The second issue I want to raise today is that we must find a way to rebuild the consensus in favor of free trade.

We must rebuild this consensus at home, and internationally, as well.

An important part of achieving this consensus at home is resolving the debate over labor and the environment.

I believe the distinguished former Chairman of the Finance Committee, Senator Moynihan, had it right when he said labor issues should be dealt with in the International Labor Organization, and not in the World Trade Organization.

As Senator Moynihan has so eloquently argued, the ILO is uniquely competent for this mission. The ILO has won world-wide recognition for its humanitarian work, including the Nobel Peace Prize.

And it displayed its effectiveness through its early public support of the Solidarity trade union in Poland, resulting in the emancipation of that country from its Soviet oppressor.

In terms of the environment, I believe there are things we can do right now to improve the environment through trade policy.

We should, for example, agree to eliminate the use of trade-distorting agricultural subsidies that damage the environment, and lead to increased rural poverty in developing countries.

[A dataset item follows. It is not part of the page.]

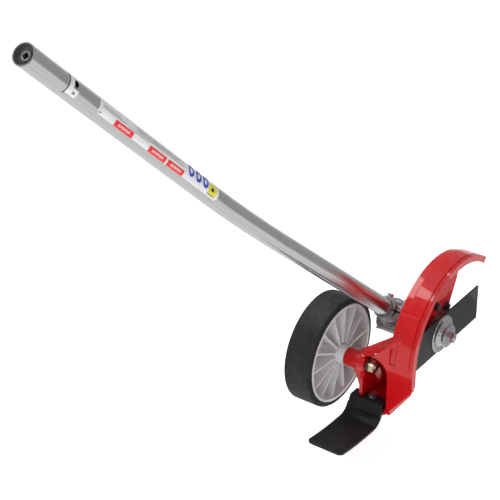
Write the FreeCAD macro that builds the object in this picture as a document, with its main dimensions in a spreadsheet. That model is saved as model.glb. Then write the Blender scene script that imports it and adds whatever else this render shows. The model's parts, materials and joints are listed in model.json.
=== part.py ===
import FreeCAD, Part
import Sketcher
import math
import os

# Split-boom lawn edger attachment. Millimetres, +Z up, +Y forward (away from the operator),
# +X along the blade spindle from the wheel to the blade. The origin is the centre of the
# boom's open upper end, where it enters the power head's coupler.

doc = FreeCAD.newDocument("lawn_edger")
Vector = FreeCAD.Vector
X, Y, Z = Vector(1, 0, 0), Vector(0, 1, 0), Vector(0, 0, 1)

# ---------------------------------------------------------------- driving dimensions
SHEET = {
    # boom
    "boom_od": 24.0, "boom_wall": 1.6, "boom_upper": 366.0, "boom_lower": 357.0, "boom_to_gears": 44.0,
    "bend_radius": 4010.0, "bend_angle": 2.84, "lower_slope": 41.7,
    "lock_hole": 7.0, "lock_hole_at": 76.0, "lock_hole_angle": 25.0,
    "liner_od": 11.0, "liner_id": 8.6, "core_od": 8.0, "core_tip_od": 6.3,
    "drive_end_od": 10.0, "drive_square": 5.6,
    "running": 0.05,
    # head: the datum is the spindle axis at the blade's outer face
    "boom_offset": 54.0, "blade_len": 190.5, "blade_width": 50.8, "blade_thick": 2.6, "arbor_hole": 25.4,
    # bevel gears
    "gear_module": 1.5, "pinion_teeth": 12, "gear_teeth": 19, "tooth_face": 5.0, "shaft_od": 12.0,
    # gearcase
    "case_od": 46.0, "cavity_od": 34.0, "nose_od": 37.0, "neck_od": 31.0,
    "bearing_od": 28.0, "bearing_width": 8.0, "pinion_bearing_od": 22.0, "pinion_bearing_width": 6.0,
    "guard_bolt_circle": 74.0, "guard_bolt": 6.0,
    # spindle hardware
    "flange_od": 52.0, "cup_od": 32.0, "inner_flange_od": 44.0, "stud_od": 8.0, "nut_flats": 13.0,
    # guard
    "fender_od": 220.0, "fender_rise": 6.0, "fender_skin": 4.0, "fender_left": 15.5, "fender_right": 22.0,
    "fender_lip": 9.0, "fender_start": 51.0, "web_thick": 4.0,
    # depth slot in the wheel bracket
    "bracket_left": 60.0, "bracket_plate": 5.0,
    "slot_radius": 66.0, "slot_width": 11.0, "slot_travel": 43.5,
    # wheel
    "wheel_x": 117.2, "wheel_y": 91.2, "wheel_z": 18.8, "wheel_od": 152.0, "wheel_width": 40.0,
    "rim_od": 136.0, "hub_right": 30.0, "hub_left": 22.0, "axle_od": 10.0, "axle_flats": 17.0,
    "spokes": 14, "boss_od": 25.0, "sleeve_od": 18.0, "hood_length": 31.0,
    # flap
    "flap_width": 52.5, "flap_thick": 4.2, "flap_right": 21.0, "flap_block": 49.5, "flap_inset": 3.0,
}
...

However, the one thing we must not do is employ trade sanctions to enforce labor and environmental provisions in trade agreements.

This would be a prescription for disaster in terms of rebuilding an international consensus for trade liberalization.

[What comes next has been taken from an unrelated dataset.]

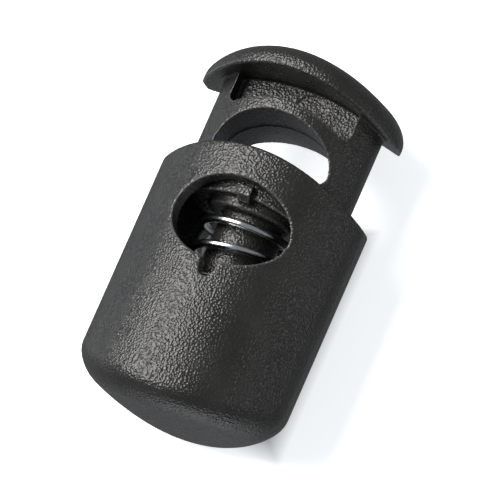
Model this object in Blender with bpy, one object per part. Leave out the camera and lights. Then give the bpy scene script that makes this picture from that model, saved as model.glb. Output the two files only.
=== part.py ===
"""Spring cord lock: a moulded barrel, a push-in plunger with an arched cap, and the compression spring between them.

The lock lies on its back. X runs across its width, +Y along the plunger's travel towards the cap, and +Z up through
its thickness, with the back of the barrel at Z = 0. Lengths below are in millimetres and are turned into metres once.
"""

import math

import bmesh
import bpy

MM = 0.001

# Whole lock
LENGTH = 32.0  # foot of the barrel to the top of the cap, on the centreline
RIM_ARCH = 19.4  # radii of the arched end faces, which fall away from the centreline towards both sides
CAP_ARCH = 18.4
FOOT_ARCH = -22.5  # negative: the foot bulges the other way
BROAD_FACETS = 17  # odd, so that one facet lies flat on the centreline
END_FACETS = 4
ROUND_STEPS = 4

# Barrel
BARREL = dict(half_width=9.2, half_depth=6.7, end_radius=3.9, end_flat=0.55)
BARREL_LENGTH = 22.7
BARREL_FLOOR = 2.1
BARREL_FOOT_ROUND = (2.6, 1.9)  # each rounding is (how far in from the sides, how far along the length)
RIM_ROUND = (0.25, 0.25)
CAVITY = dict(half_width=7.5, half_depth=5.1, end_radius=2.8, end_flat=0.3)

# Cord hole: an oval through both walls, with a small keyhole notch for the catch
HOLE_HALF_WIDTH = 5.1
HOLE_HALF_HEIGHT = 3.65
HOLE_BELOW_RIM = 6.4
NOTCH_DEPTH = 1.45
NOTCH_MOUTH = 1.75
NOTCH_RADIUS = 0.65
NOTCH_STEPS = 8
OVAL_POINTS = 48

# Plunger
SLIDER = dict(half_width=7.2, half_depth=4.8, end_radius=2.5, end_flat=0.3)
CAP = dict(half_width=8.9, half_depth=6.5, end_radius=3.7, end_flat=0.55)
CAP_GAP = 7.2  # rim to the underside of the cap
CAP_ROUND = (2.0, 1.5)
CAP_LIP_ROUND = (0.2, 0.2)
CAP_OVERLAP = 0.5  # how far the slider runs on inside the cap
SLIDER_HOLE_ABOVE_RIM = 0.3
SLIDER_HOLE_DROP = 2.1  # the slider's hole is shallower below its widest line
FOOT_BELOW_RIM = 3.8
POCKET_HALF_WIDTH = 5.5
POCKET_CORNER = 0.7
POCKET_WEB = 1.2  # half of the web left between the front and back pockets
POCKET_RISE = 1.15  # height of the arch that closes the bottom of a pocket
POCKET_ABOVE_RIM = 5.0  # top of that arch
POCKET_CORNER_STEPS = 4
POCKET_ARCH_STEPS = 12
COLLAR_RADIUS = 4.1
COLLAR_DROP = 0.9
COLLAR_OVERLAP = 0.8  # how far the collar and the stem run up inside the slider
COLLAR_FACETS = 24
STEM_RADIUS = 2.75
STEM_LENGTH = 8.0
STEM_CHAMFER = 0.5
STEM_FACETS = 16
CATCH_HALF_WIDTH = 0.55
CATCH_HEIGHT = 1.25
CATCH_PROUD = 0.7
CATCH_CHAMFER = 0.5
CATCH_GAP = 0.3  # catch to the top of the cord hole

# Spring
WIRE = 0.72
COIL_MEAN_RADIUS = 3.8
COIL_GAP = 0.3  # left at each end of the spring
END_TURNS = 1
END_PITCH = 0.85
ACTIVE_TURNS = 4.5
WIRE_END_ANGLE = math.radians(219)  # where the top end of the wire stops, turned from the front towards +X
POINTS_PER_TURN = 16

BARREL_FOOT = -0.5 * LENGTH
RIM = BARREL_FOOT + BARREL_LENGTH
CAP_UNDERSIDE = RIM + CAP_GAP
CAP_TOP = BARREL_FOOT + LENGTH
HOLE_Y = RIM - HOLE_BELOW_RIM
SLIDER_HOLE_Y = RIM + SLIDER_HOLE_ABOVE_RIM
SLIDER_FOOT = RIM - FOOT_BELOW_RIM
COLLAR_FOOT = SLIDER_FOOT - COLLAR_DROP
CAVITY_FLOOR = BARREL_FOOT + BARREL_FLOOR
OVERCUT = 3.0


def clear_scene():
    for obj in list(bpy.data.objects):
        bpy.data.objects.remove(obj, do_unlink=True)


def new_collection(name):
    collection = bpy.data.collections.new(name)
    bpy.context.scene.collection.children.link(collection)
    return collection


def plastic(name, color, roughness, metallic=0.0):
    material = bpy.data.materials.new(name)
    material.use_nodes = True
    shader = material.node_tree.nodes["Principled BSDF"]
    shader.inputs["Base Color"].default_value = (*color, 1.0)
    shader.inputs["Roughness"].default_value = roughness
    shader.inputs["Metallic"].default_value = metallic
    return material


def arch_drop(x, radius):
    """How far an arched end face lies below its crown at this distance from the centreline."""
    return radius - math.copysign(math.sqrt(radius**2 - x**2), radius)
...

It is an extreme position that is opposed by every developing nation in the world that I know of.

And even British Prime Minister Tony Blair's Labor Government recently said it opposes labor and environmental provisions in WTO trade agreements.

I will strongly oppose any legislation that directly or indirectly involves the use of trade sanctions to enforce such provisions in trade agreements. I will fight such legislation if it is brought before this Committee, and I will work hard to defeat it.

I believe that in the end, though, we will find much that we do agree on, and much that we can do, not as Republicans, or as Democrats, but as Americans, to promote America's vital national interests in trade policy.

I hope that today's hearing will be a good place to start.